Read any executive job description, and the initial requirements are all about this type of collaboration; I am always curious whether the objectives and KPIs for these roles reflect the job descriptions, though, because I have seen very little progress in making the governance changes that would allow those objectives to be fairly measured.

We need IT, HR, COOs, CFOs, and CEOs to prioritize the more challenging work of auditing, rationalizing, and aligning business strategy, financial reporting, and governance with the capabilities of an organization’s infrastructure and its employees. It will require significant investment. However, until the entire system is rationalized, efforts to adapt that only focus on technology or job descriptions or workflows or finances will ultimately create more friction than value.

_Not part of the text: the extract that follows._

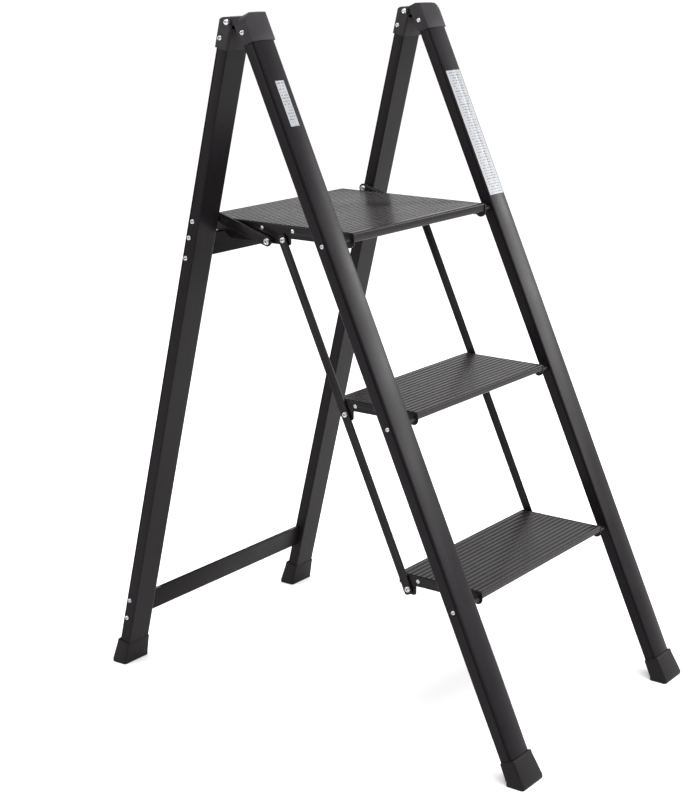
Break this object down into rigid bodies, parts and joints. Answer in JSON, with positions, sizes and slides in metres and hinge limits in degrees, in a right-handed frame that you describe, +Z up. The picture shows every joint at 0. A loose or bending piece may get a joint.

It is one of the reasons I incorporated over a decade of research on community systems and how their structure impacts engagement to create the Workplace Maturity Model. That research convinced me that communities are the operational approach that best produces human performance and excellence – and is what is missing in the governance of most organizations and institutions – even those with strong democratic missions.

Limited By What We Believe is Possible

From my perspective, the biggest challenge in enterprise collaboration and culture is that leaders do not believe that most cultural and interpersonal friction in organizations can be eliminated. But I know from experience, both in my own work life and from client work, that work doesn’t have to be a constant battle with our colleagues, managers, and executives.

Work can feel easy. It can feel energizing. It can feel fun. It can feel joyful. It can feel empowering.

We expect too little of work cultures rather than too much.

When leaders expect too little, they don’t even seek out solutions. As with using generative AI effectively, the best results require that we first believe in its possibility.